Credit: Kevin C. Cox/Getty Images

On at least three separate occasions, President Donald Trump has been linked to the potential purchase of an NFL team, only to never see any of his bids be selected.

It is that -- and not the polarizing national anthem protests -- that former NFL receiver Donte Stallworth believes is at the core of President Trump's true issue with the league.

"The President has used the seat of the Oval Office, he's used the power of the executive branch to lash out at his political adversaries, to air his personal grievances," Stallworth, who now works as a political columnist, told MSNBC. "Obviously with the NFL not allowing him in the cool kids club on multiple occasions attempting to buy an NFL team and they did not let him so he obviously has been lashing out at the NFL and the players.

"It's a history of this president kind of flirting with authoritarianism."
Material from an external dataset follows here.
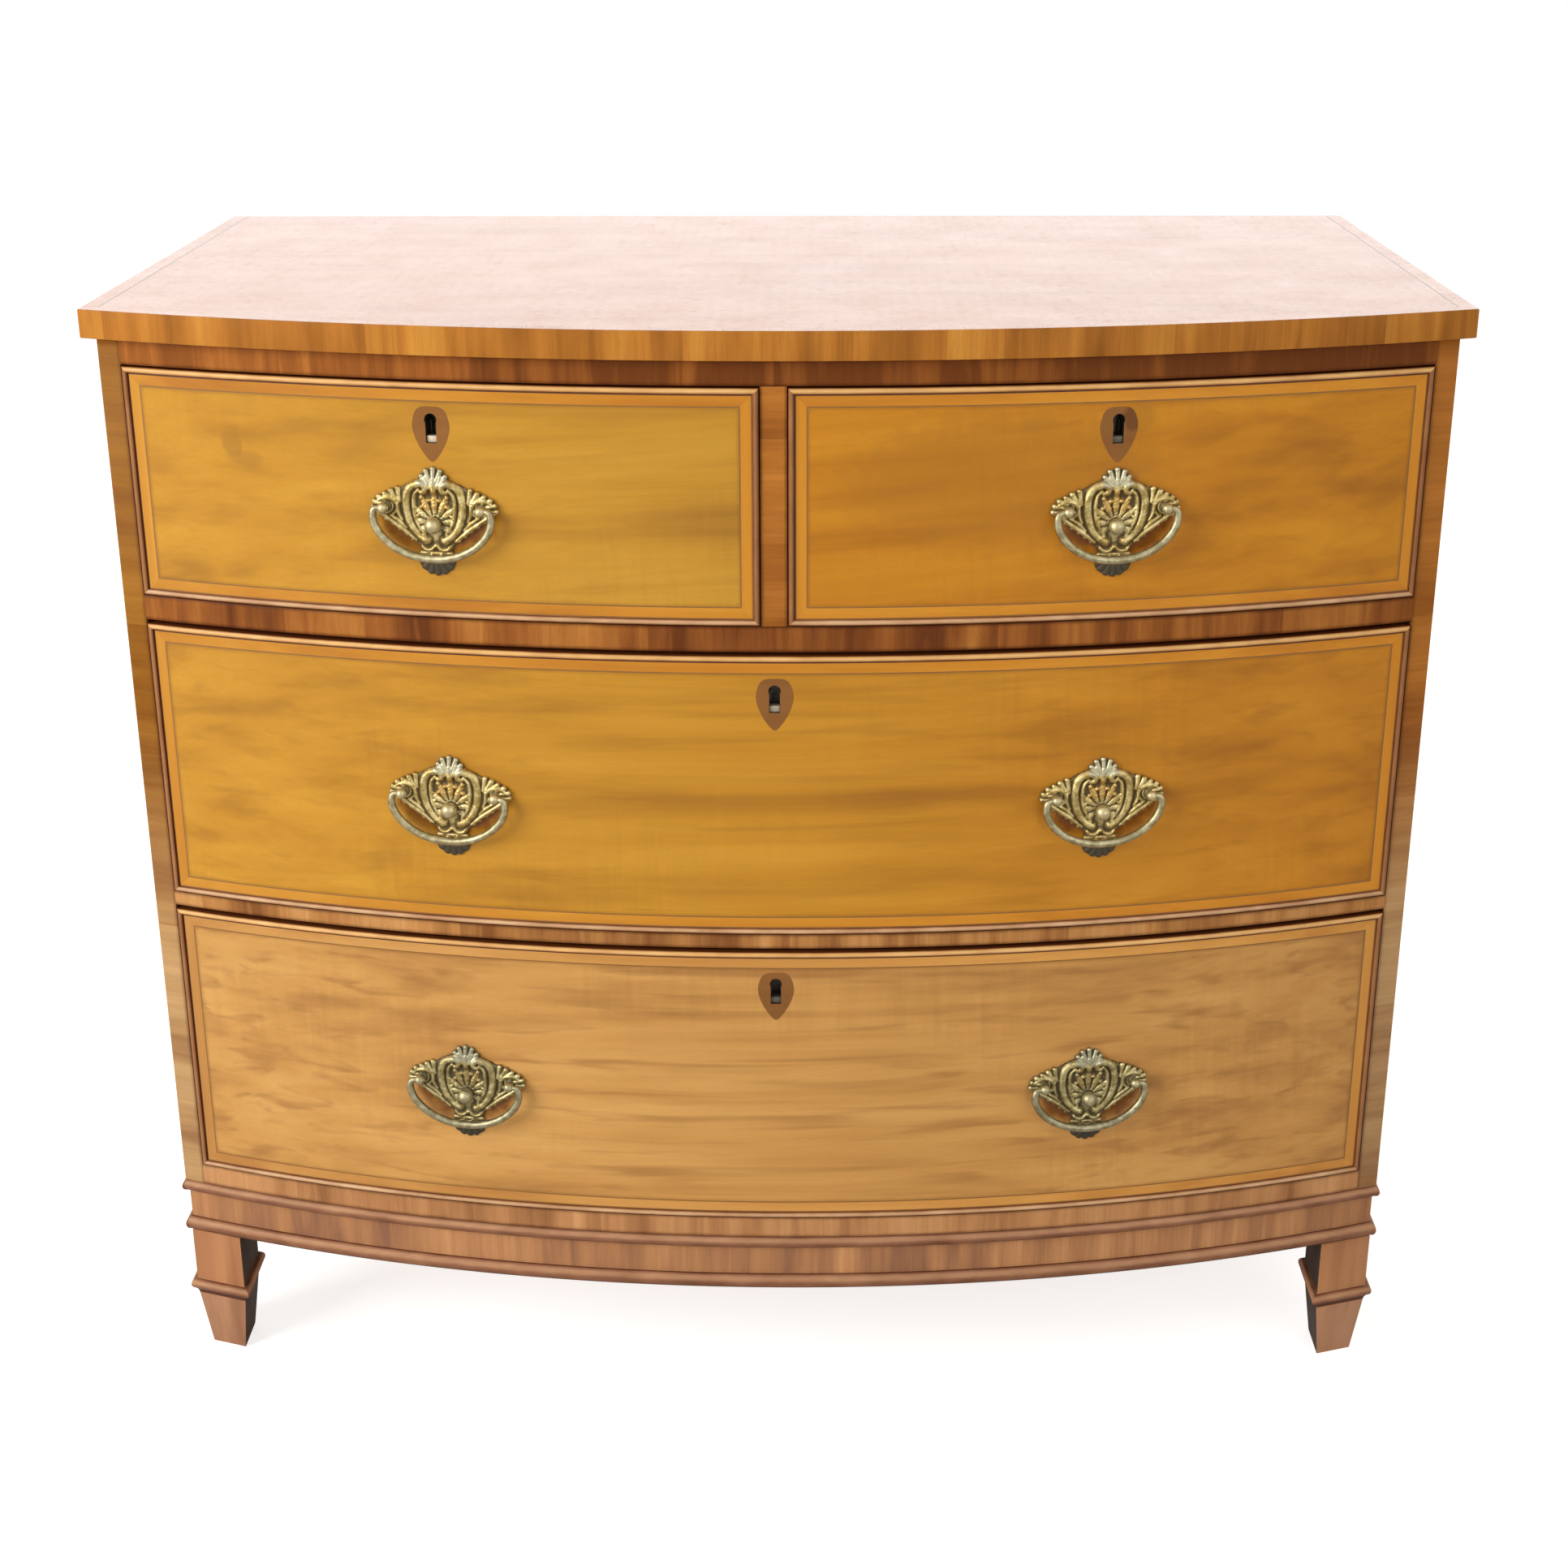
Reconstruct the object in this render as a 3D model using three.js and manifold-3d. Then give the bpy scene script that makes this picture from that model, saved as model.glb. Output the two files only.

Stallworth's comments come on the heels of the NFL owners approving a new rule which will allow players to stay in the locker room during the national anthem or risk being penalized should they choose to protest -- kneeling, or otherwise -- on the sideline. President Trump has been one of the most vocal critics of the national anthem protests, which began with San Francisco 49ers quarterback Colin Kaepernick in 2016 and grew in prominence during the 2017 season.

"I think that's good," President Trump told 'Fox and Friends' of the NFL's new anthem rule. "I don't think people should be staying in the locker rooms, but still I think it's good. You have to stand proudly for the national anthem. Or you shouldn't be playing, you shouldn't be there. Maybe you shouldn't be in the country."

After previously stating he considered buying the Dallas Cowboys 1983, Trump submitted unsuccessful bids to buy the New England Patriots (1988) and Buffalo Bills (2014), according to The Washington Post. During his campaign in 2016, Trump told the Associated Press that had his bid to buy the Bills been successful, he ultimately never would have wound up running for president.

Had that been the case, Stallworth believes the conversation -- and potentially, the rule change -- concerning the national anthem would have taken on a much different tone.

"I think there's a direct correlation between what the NFL decided to do today and what the president has been saying for the last year or so," said Stallworth, who spent 10 years in the NFL, including a season with the Cleveland Browns in 2008. "He's used the seat of the Oval to intimidate people and he's done it to the NFL and the NFL has kowtowed to him."